━━━━━ Recorded data ━━━━━

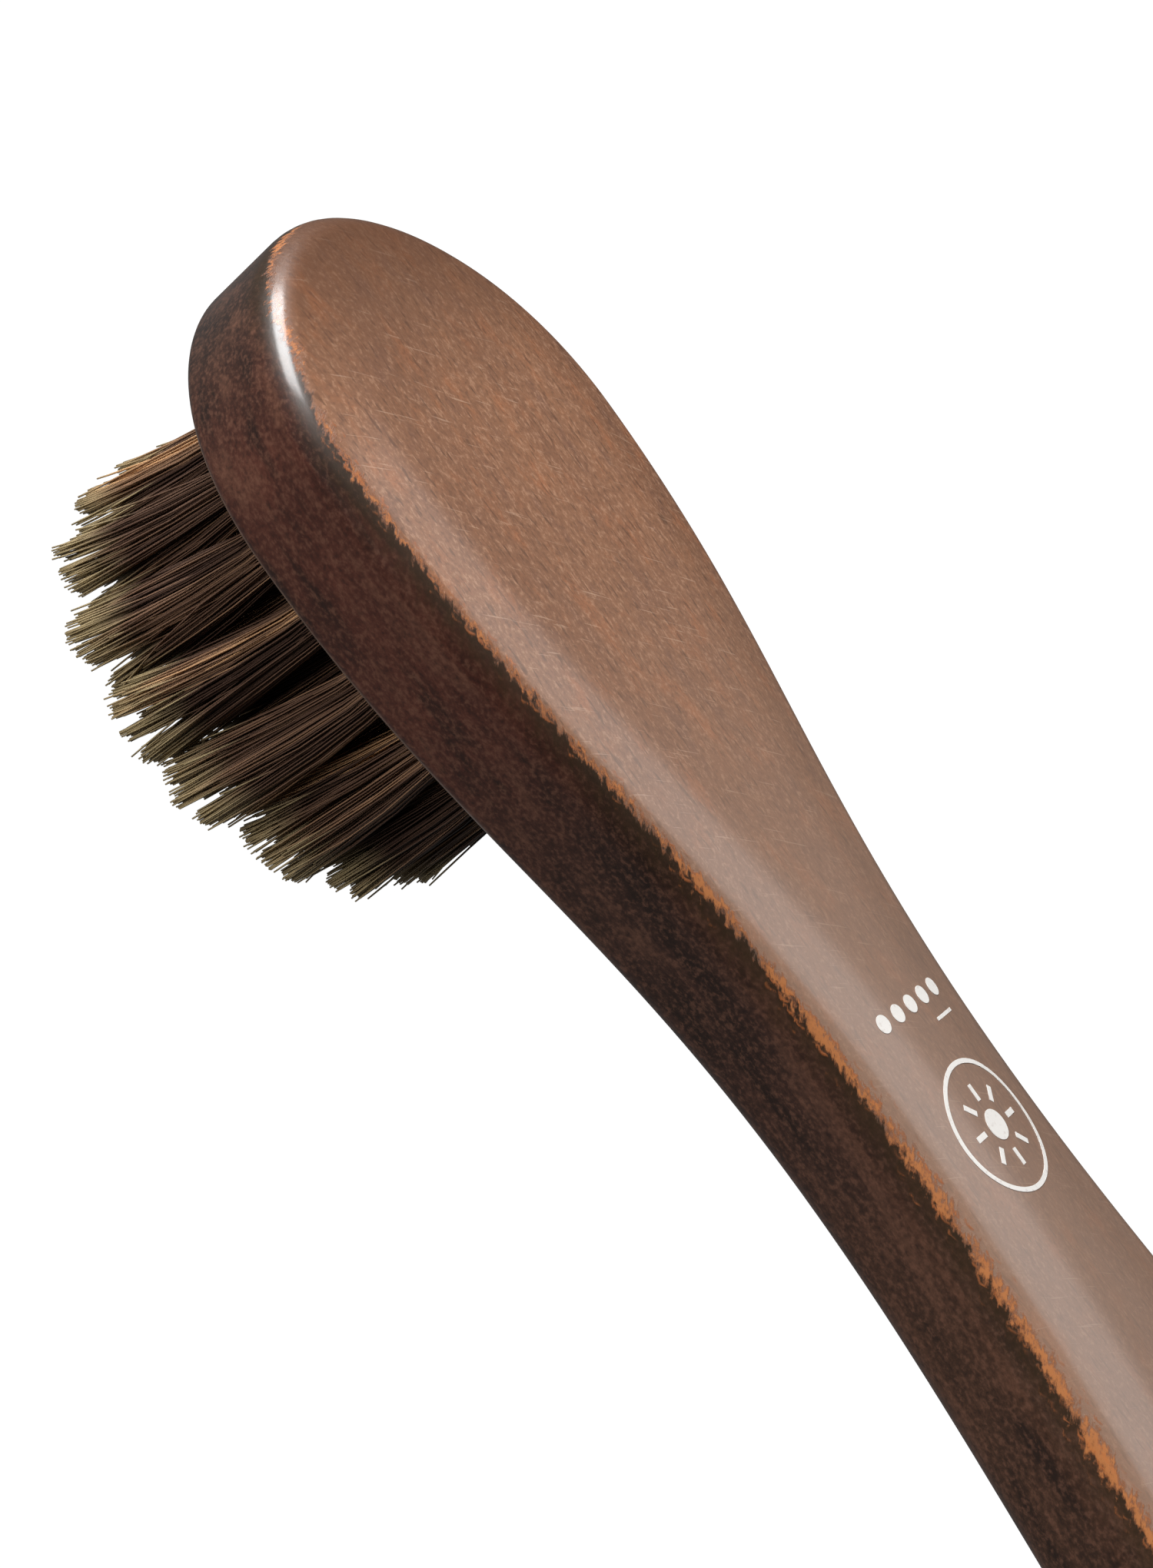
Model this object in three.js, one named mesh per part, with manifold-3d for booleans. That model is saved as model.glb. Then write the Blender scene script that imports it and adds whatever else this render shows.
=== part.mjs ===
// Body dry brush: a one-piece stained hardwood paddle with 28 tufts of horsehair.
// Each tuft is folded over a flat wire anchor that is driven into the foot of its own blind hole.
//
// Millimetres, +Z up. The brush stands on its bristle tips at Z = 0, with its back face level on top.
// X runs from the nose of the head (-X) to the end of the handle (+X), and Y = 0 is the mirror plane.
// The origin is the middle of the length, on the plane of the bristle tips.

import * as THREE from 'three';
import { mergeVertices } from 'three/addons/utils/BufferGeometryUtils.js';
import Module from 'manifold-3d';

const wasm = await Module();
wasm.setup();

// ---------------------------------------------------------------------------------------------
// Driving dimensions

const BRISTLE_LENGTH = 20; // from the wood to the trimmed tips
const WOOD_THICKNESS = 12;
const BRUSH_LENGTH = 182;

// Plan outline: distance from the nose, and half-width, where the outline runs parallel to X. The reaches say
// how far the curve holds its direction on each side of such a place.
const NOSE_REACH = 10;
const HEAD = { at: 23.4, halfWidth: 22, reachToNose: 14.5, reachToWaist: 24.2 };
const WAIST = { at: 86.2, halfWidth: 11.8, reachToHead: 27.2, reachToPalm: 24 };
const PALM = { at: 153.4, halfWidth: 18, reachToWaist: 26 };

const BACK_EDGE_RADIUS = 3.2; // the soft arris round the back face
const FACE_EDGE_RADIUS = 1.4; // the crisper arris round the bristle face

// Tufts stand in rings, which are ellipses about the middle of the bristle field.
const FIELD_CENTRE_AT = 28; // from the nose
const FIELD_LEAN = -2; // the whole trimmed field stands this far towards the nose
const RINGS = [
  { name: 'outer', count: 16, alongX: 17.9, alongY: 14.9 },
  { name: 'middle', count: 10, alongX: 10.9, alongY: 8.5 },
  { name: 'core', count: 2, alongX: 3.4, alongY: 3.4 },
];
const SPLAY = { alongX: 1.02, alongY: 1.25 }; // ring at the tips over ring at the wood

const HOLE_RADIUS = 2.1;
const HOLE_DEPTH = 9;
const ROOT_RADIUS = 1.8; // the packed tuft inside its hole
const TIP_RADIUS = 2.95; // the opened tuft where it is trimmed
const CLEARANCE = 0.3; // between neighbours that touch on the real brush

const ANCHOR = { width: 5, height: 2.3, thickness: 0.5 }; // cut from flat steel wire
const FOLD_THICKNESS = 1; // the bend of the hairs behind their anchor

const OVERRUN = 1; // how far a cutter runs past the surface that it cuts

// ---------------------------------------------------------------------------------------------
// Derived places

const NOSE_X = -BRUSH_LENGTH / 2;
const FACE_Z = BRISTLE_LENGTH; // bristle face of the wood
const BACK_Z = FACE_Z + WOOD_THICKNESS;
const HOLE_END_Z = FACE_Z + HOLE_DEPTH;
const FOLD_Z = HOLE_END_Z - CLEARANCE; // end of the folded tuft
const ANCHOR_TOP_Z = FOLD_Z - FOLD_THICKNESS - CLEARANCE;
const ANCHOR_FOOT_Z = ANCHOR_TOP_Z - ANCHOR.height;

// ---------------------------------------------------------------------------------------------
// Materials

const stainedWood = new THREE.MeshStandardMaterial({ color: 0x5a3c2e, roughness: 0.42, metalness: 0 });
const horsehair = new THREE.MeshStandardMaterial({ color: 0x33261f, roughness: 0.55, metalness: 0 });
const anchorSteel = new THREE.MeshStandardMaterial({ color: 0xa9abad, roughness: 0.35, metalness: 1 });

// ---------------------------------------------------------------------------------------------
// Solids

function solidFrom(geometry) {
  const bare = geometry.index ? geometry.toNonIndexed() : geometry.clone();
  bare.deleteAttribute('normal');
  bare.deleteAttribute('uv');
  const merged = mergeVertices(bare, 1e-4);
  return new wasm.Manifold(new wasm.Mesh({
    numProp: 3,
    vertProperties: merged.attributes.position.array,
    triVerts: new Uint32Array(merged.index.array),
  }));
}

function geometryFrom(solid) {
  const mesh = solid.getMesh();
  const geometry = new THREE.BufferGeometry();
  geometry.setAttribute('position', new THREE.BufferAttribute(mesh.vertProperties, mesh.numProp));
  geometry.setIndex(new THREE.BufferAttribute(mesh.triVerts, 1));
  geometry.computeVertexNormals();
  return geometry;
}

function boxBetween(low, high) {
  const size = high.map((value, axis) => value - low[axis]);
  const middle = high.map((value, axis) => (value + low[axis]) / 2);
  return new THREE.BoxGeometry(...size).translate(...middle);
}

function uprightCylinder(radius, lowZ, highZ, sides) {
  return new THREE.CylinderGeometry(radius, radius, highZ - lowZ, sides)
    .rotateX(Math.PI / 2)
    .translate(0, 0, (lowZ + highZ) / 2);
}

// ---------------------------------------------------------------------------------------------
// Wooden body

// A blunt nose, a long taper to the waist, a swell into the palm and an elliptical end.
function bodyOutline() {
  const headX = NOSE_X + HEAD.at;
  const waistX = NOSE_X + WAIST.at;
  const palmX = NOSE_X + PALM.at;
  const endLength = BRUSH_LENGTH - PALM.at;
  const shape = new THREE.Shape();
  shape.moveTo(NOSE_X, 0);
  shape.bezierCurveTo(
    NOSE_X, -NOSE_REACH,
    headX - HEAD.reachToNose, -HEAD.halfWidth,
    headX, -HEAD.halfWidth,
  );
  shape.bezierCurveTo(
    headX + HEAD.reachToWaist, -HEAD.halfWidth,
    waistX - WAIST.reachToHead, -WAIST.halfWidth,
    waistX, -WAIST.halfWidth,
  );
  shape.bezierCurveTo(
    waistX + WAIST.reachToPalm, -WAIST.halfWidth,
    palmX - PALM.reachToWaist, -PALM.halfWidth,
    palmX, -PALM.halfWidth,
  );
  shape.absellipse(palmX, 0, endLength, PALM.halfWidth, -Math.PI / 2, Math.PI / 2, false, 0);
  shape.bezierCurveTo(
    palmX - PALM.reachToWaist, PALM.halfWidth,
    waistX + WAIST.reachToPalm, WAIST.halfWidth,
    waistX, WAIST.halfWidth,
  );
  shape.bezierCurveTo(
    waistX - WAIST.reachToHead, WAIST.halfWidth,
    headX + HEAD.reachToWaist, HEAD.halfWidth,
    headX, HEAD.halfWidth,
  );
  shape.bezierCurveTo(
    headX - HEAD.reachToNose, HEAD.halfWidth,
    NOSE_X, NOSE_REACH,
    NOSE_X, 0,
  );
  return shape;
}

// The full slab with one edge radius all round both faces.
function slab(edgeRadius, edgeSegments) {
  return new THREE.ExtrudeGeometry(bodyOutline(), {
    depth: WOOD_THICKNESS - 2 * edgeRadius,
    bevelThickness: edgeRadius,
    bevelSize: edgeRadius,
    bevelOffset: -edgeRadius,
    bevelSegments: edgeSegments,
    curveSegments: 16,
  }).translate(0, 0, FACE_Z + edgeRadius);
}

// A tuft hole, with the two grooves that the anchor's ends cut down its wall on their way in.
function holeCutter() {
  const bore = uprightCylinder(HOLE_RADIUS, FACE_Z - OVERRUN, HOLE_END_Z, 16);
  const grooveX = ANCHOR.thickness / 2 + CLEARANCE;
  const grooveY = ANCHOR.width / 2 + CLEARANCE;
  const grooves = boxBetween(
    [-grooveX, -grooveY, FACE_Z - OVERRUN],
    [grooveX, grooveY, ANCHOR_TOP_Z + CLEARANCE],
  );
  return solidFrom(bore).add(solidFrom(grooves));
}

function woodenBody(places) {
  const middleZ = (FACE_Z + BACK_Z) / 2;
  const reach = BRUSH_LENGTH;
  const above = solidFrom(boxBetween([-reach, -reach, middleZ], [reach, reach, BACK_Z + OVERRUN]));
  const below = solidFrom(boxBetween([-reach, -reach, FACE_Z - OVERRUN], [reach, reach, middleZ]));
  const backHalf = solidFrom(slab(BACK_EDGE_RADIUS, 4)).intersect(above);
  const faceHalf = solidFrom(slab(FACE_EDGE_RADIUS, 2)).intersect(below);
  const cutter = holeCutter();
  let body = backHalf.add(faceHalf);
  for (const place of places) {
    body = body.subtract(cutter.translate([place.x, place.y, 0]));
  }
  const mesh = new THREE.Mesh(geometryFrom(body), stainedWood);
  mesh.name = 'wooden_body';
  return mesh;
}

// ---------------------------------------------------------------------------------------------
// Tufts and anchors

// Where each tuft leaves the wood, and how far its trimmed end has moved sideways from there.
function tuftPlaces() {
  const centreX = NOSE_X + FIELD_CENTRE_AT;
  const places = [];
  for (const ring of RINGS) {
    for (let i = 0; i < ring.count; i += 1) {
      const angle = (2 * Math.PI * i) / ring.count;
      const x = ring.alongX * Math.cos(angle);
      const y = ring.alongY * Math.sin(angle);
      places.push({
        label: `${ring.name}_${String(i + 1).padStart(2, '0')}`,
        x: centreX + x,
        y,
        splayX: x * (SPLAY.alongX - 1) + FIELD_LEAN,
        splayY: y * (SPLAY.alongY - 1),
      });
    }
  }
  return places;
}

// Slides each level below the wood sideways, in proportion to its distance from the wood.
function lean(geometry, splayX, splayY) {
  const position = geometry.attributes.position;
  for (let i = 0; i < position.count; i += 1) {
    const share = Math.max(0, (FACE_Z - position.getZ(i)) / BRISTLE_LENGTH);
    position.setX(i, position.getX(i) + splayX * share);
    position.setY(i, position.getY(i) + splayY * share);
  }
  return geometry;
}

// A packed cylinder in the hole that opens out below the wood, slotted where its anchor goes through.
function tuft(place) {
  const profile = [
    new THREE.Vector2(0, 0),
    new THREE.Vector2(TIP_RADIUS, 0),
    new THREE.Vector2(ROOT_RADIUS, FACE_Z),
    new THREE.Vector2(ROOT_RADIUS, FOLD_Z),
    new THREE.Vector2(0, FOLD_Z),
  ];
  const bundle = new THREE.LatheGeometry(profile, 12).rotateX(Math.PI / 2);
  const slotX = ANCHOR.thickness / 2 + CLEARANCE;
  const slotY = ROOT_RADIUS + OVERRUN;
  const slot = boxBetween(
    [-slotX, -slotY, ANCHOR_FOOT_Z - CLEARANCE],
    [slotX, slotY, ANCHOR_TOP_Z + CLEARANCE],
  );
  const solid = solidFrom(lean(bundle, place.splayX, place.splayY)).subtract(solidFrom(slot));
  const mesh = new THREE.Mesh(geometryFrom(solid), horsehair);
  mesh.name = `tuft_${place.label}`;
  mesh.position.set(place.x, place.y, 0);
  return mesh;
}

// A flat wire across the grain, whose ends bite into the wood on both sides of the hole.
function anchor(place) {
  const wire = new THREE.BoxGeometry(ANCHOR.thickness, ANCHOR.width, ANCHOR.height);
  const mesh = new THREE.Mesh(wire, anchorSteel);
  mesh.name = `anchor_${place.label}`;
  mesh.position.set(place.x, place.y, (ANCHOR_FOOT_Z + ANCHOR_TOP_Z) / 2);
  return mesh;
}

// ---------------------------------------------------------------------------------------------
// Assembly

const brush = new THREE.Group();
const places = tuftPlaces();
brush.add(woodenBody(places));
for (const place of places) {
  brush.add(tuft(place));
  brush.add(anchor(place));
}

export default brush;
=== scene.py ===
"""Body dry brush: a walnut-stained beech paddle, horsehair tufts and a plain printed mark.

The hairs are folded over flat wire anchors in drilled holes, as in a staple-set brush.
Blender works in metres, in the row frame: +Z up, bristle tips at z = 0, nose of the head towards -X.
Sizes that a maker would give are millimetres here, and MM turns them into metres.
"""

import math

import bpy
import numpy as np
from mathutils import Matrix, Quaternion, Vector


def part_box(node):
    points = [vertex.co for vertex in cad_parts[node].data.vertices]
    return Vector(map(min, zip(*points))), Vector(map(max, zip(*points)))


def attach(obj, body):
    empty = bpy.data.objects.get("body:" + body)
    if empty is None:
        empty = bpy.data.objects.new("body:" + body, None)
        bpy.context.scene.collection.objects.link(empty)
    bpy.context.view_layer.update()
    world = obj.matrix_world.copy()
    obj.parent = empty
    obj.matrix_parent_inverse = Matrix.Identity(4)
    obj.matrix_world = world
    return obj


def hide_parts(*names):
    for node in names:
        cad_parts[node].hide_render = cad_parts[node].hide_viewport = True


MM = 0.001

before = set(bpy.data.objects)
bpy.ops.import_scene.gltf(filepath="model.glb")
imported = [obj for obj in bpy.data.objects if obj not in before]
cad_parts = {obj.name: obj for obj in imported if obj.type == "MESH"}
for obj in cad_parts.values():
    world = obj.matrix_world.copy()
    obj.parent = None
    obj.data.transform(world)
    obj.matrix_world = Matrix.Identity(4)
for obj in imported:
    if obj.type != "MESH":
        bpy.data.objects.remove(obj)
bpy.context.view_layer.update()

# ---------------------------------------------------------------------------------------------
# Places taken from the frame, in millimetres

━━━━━

Do this: Restate the listing exactly, starting at its first line and ending at the line where "at the wood" occurs; include both and no other lines.

Response to this task:
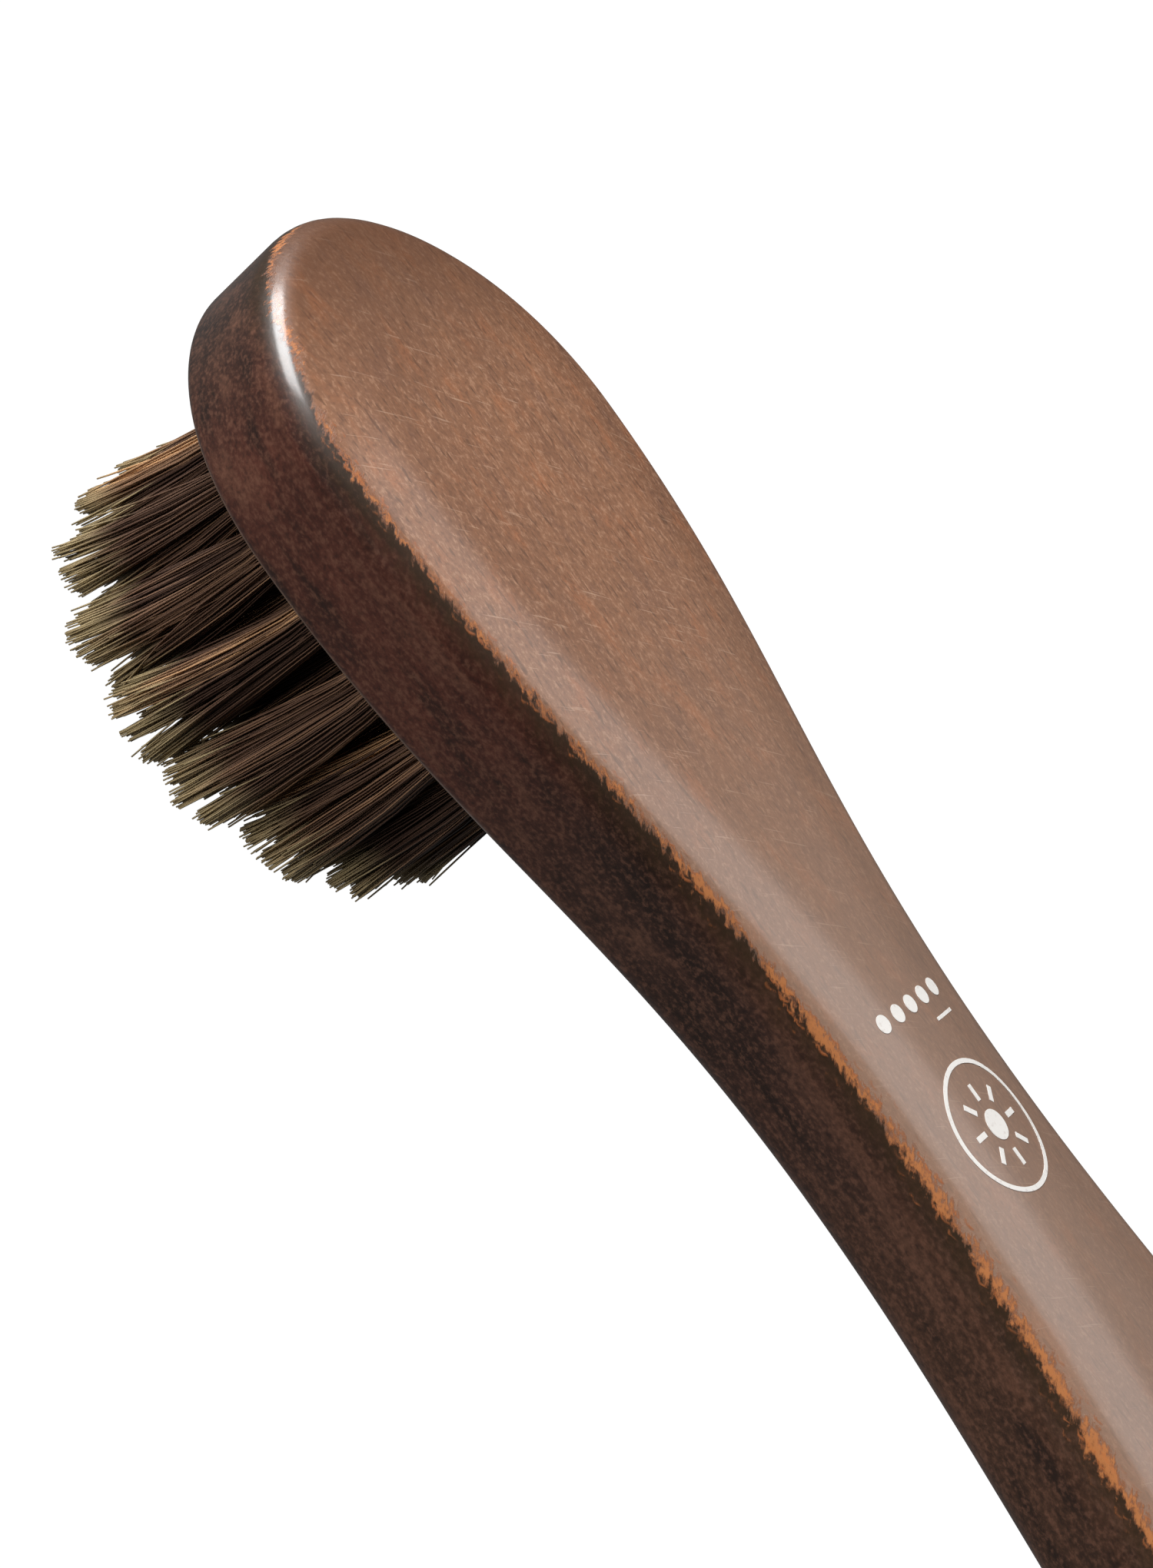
Model this object in three.js, one named mesh per part, with manifold-3d for booleans. That model is saved as model.glb. Then write the Blender scene script that imports it and adds whatever else this render shows.
=== part.mjs ===
// Body dry brush: a one-piece stained hardwood paddle with 28 tufts of horsehair.
// Each tuft is folded over a flat wire anchor that is driven into the foot of its own blind hole.
//
// Millimetres, +Z up. The brush stands on its bristle tips at Z = 0, with its back face level on top.
// X runs from the nose of the head (-X) to the end of the handle (+X), and Y = 0 is the mirror plane.
// The origin is the middle of the length, on the plane of the bristle tips.

import * as THREE from 'three';
import { mergeVertices } from 'three/addons/utils/BufferGeometryUtils.js';
import Module from 'manifold-3d';

const wasm = await Module();
wasm.setup();

// ---------------------------------------------------------------------------------------------
// Driving dimensions

const BRISTLE_LENGTH = 20; // from the wood to the trimmed tips
const WOOD_THICKNESS = 12;
const BRUSH_LENGTH = 182;

// Plan outline: distance from the nose, and half-width, where the outline runs parallel to X. The reaches say
// how far the curve holds its direction on each side of such a place.
const NOSE_REACH = 10;
const HEAD = { at: 23.4, halfWidth: 22, reachToNose: 14.5, reachToWaist: 24.2 };
const WAIST = { at: 86.2, halfWidth: 11.8, reachToHead: 27.2, reachToPalm: 24 };
const PALM = { at: 153.4, halfWidth: 18, reachToWaist: 26 };

const BACK_EDGE_RADIUS = 3.2; // the soft arris round the back face
const FACE_EDGE_RADIUS = 1.4; // the crisper arris round the bristle face

// Tufts stand in rings, which are ellipses about the middle of the bristle field.
const FIELD_CENTRE_AT = 28; // from the nose
const FIELD_LEAN = -2; // the whole trimmed field stands this far towards the nose
const RINGS = [
  { name: 'outer', count: 16, alongX: 17.9, alongY: 14.9 },
  { name: 'middle', count: 10, alongX: 10.9, alongY: 8.5 },
  { name: 'core', count: 2, alongX: 3.4, alongY: 3.4 },
];
const SPLAY = { alongX: 1.02, alongY: 1.25 }; // ring at the tips over ring at the wood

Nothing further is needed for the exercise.